In William Wilson we are given a rather unsubtle account of the attempt of a man to kill his own soul. William Wilson, the mechanical, lustful ego succeeds in killing William Wilson, the living self. The lustful ego lives on, gradually reducing itself towards the dust of the infinite.

In the Murders in the Rue Morgue and The Gold Bug we have those mechanical tales where the interest lies in the following out of a subtle chain of cause and effect. The interest is scientific rather than artistic, a study in psychologic reactions.

The fascination of murder itself is curious. Murder is not just killing. Murder is a lust to get at the very quick of life itself, and kill it-hence the stealth and the frequent morbid dismemberment of the corpse, the attempt to get at the very quick of the murdered being, to find the quick and to possess it. It is curious that the two men fascinated by the art of murder, though in different ways, should have been De Quincey and Poe, men so different in ways of life, yet perhaps not so widely different in nature. In each of them is traceable that strange lust for extreme love and extreme hate, possession by mystic violence of the other soul, or violent deathly surrender of the soul in the self: an absence of manly virtue, which stands alone and accepts limits.

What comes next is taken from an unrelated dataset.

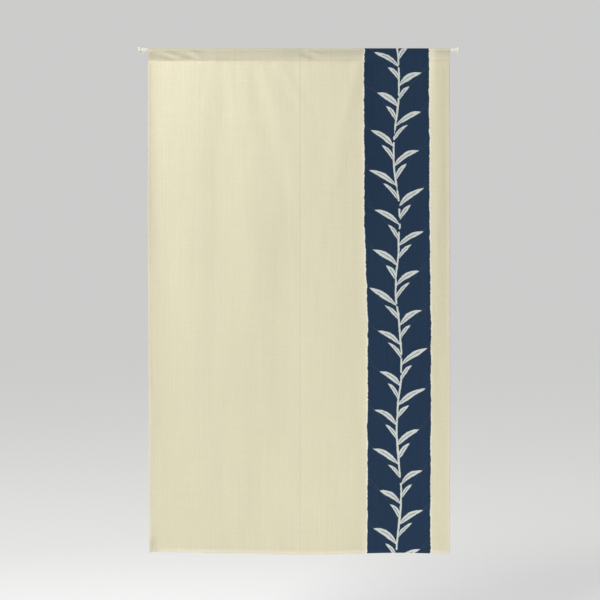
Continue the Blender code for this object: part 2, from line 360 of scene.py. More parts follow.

Inquisition and torture are akin to murder: the same lust. It is a combat between inquisitor and victim as to whether the inquisitor shall get at the quick of life itself, and pierce it. Pierce the very quick of the soul. The evil will of man tries to do this. The brave soul of man refuses to have the life-quick pierced in him. It is strange: but just as the thwarted will can persist evilly, after death, so can the brave spirit preserve, even through torture and death, the quick of life and truth. Nowadays society is evil. It finds subtle ways of torture, to destroy the life-quick, to get at the life-quick in a man. Every possible form. And still a man can hold out, if he can laugh and listen to the Holy Ghost.—But society is evil, evil, and love is evil. And evil breeds evil, more and more.

So the mystery goes on. La Bruyère says that all our human unhappinesses viennent de ne voir être seuls. As long as man lives he will be subject to the yearning of love or the burning of hate, which is only inverted love.

But he is subject to something more than this. If we do not live to eat, we do not live to love either.